SchockWave, I used SoundForge 4.5, I don't have CoolEdit.
I'll be very interested to see what you can come up with Pio. With the step file you've certainly devised what must be the severest test of mp3 encoding.
The screen shot of a perfect 'cut and shut' (glitch.jpg) that I posted clearly shows the artefacts, and is audible because of the unvarying background. In a normal music file this will still be present (as shown be looking at the delta file) but will be masked out by the music itself. This is distinct from the louder artefact that will be generated by imperfect silence detection and shown in the attatched 'imperfect.jpg'.
Note the difference in scale !
UJ
I didn't manage to process the samples like I wanted to, but here is the idea :
Before the beginning and after the end of the file, a little part of audio would be appended so as to make a smooth transition between the signal and the silence.
Since the problem comes from the step, that appears to have all frequencies present in the sonogram view, the ideal transition should be the one leading to a sonogram where all the frequencies present in the signal would fade to silence. I thought about the "replace" option for click removal in SoundForge noise reduction plugin to achieve this, but it generates a windowed transition waveform, faded at both ends, and I can't append it to the signal since it starts and ends with zero. It was designed to be mixed in the middle of a signal. I can't use it here.

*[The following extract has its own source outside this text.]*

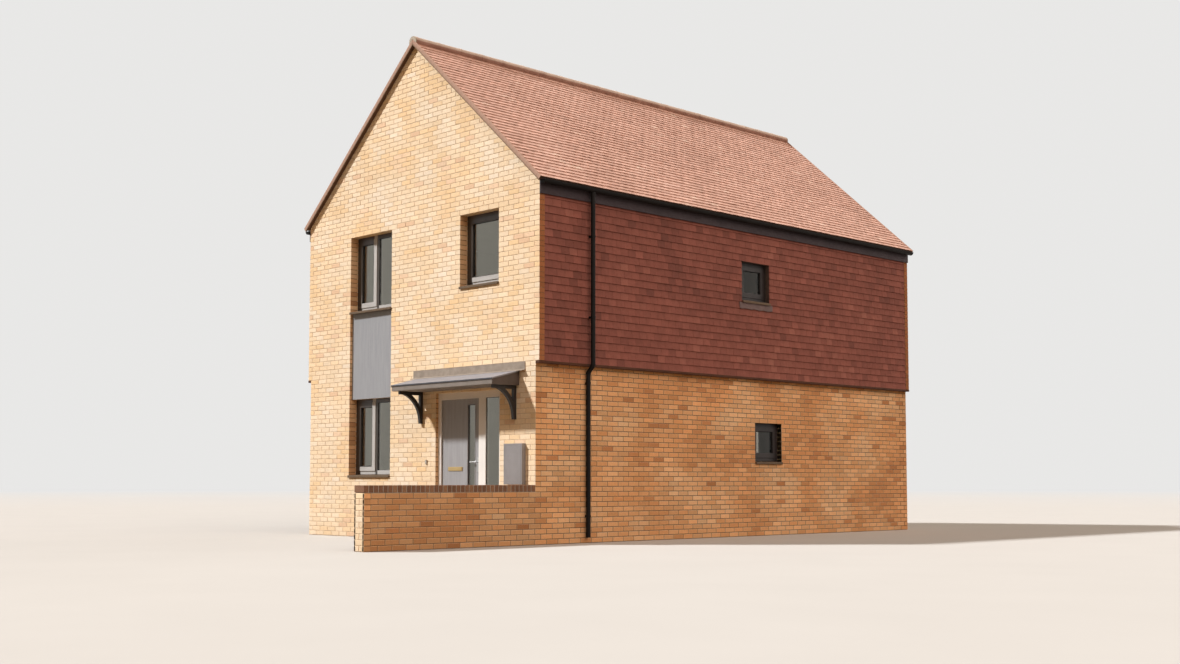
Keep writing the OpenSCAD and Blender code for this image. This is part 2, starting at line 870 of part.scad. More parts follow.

Once the file is processed, it is longer than the original. Then the encoder encodes all the audio, but sets only the original lenght of the file in the header used by Foobar for gapless playback, so that when Foobar removes the gap, it also removes the transitions. This should get rid of the ringing.
As a result, the gaps present in the MP3 files have been increased, because of the addition of transition data, but the Foobar-like gapless playback has been improved.
Unfortunately, this method can't be applied to already gapless codecs without breaking compatibility, because it would turn them "gappy" with regular playback, because of the insertion of fades. With MP3, it doesn't matter since it is already gappy anyway.